In 1997, hundreds of cotton farmers committed suicide in Andhra Pradesh. Advocates of GM crops cited the epidemic as a reason to push for deployment of new strains of cotton. Green activists said that pests that disproportionately targeted new, technologically sophisticated hybrids (which also required increasing inputs of fertilizer and pesticides that farmers could not afford) were the reason why farmers were committing suicide, and that GM crops would just worsen the situation. More recently, there’s been another outbreak of cotton farmer suicides elsewhere in India, which has been blamed on the cheap price of cotton on the global market, due largely to American subsidized overproduction.
A grounding in Stone’s work cautions us to avoid one-sentence explanations or easy villains (GM crops! Globalization!) for such tragedies. At the close of his essay “A Science of the Gray: Malthus, Marx, and the Ethics of Studying Crop Biotechnology,” he discusses the 1997 suicides and provides a revealing look at how he approaches understanding the messy complexity of what is actually happening, out there in the real world.
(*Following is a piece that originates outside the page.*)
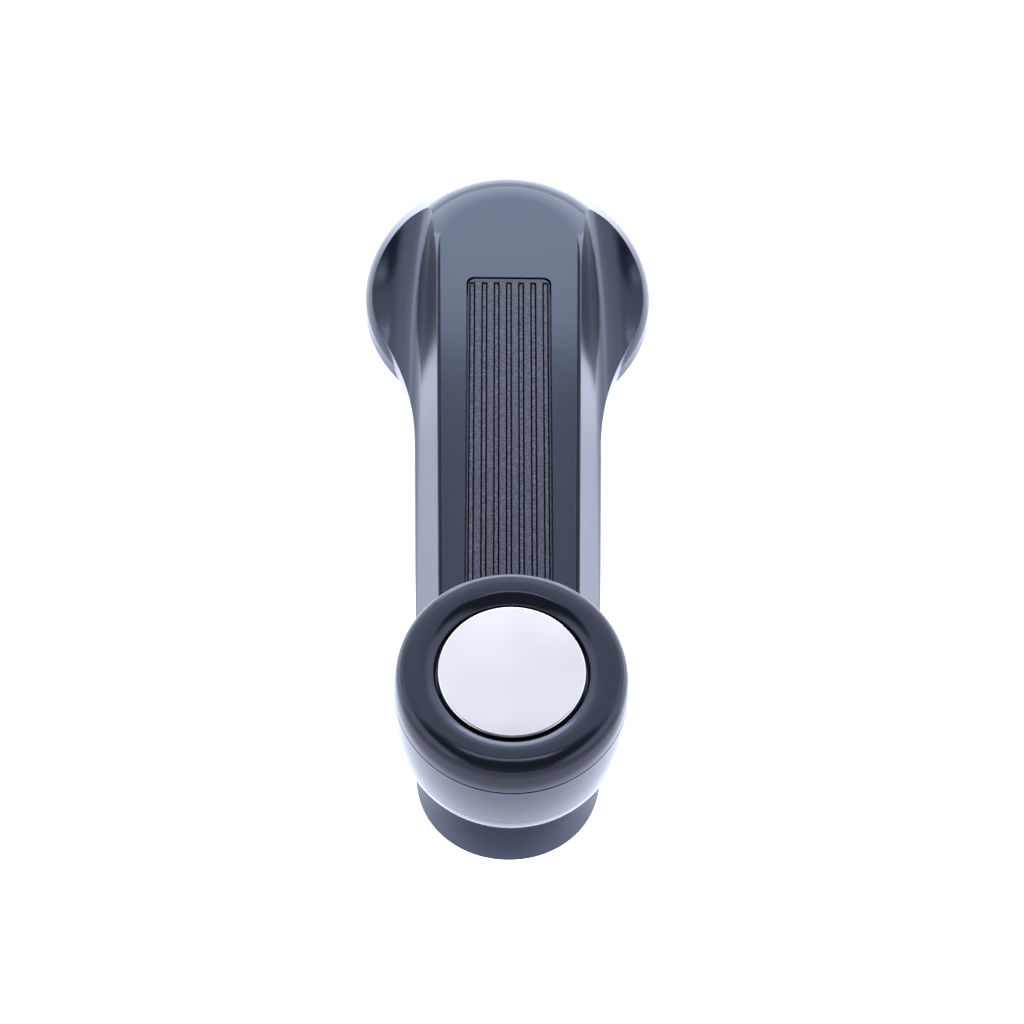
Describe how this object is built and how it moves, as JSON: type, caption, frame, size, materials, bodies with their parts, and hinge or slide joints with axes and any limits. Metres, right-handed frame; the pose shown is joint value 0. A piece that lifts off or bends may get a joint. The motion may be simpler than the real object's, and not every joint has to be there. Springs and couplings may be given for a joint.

Suicides are “caused” not just by either American bollworms or globalization but by a dozen insect pests, by pesticide resistances and the high cost of pesticides, by the ready availability of means for suicide (the pesticides themselves), by vendors’ usurious lending practices and their draconian collection tactics, by unscrupulous seed salesmen and a weak regulatory system that fails to protect farmers from bogus seed, by the boom in the cotton market and government campaigns enticing farmers into risky practices, by the large number of small and marginal farmers, by the dropping water tables combined with the preponderance of thirsty cotton varieties, by the cost and unpredictability of hitting water in a bore well, by government payments to suicides’ families, by alcohol abuse, and by a long list of other general and specific factors. Rather than championing a cause that serves one’s own interests at the expense of a richer understanding of the situation at hand, my ethnographic science of the gray reaches for a more systemic and synthetic analysis of the sociocultural context into which genetically modified crops are being introduced.
A science of the gray. Words to live by.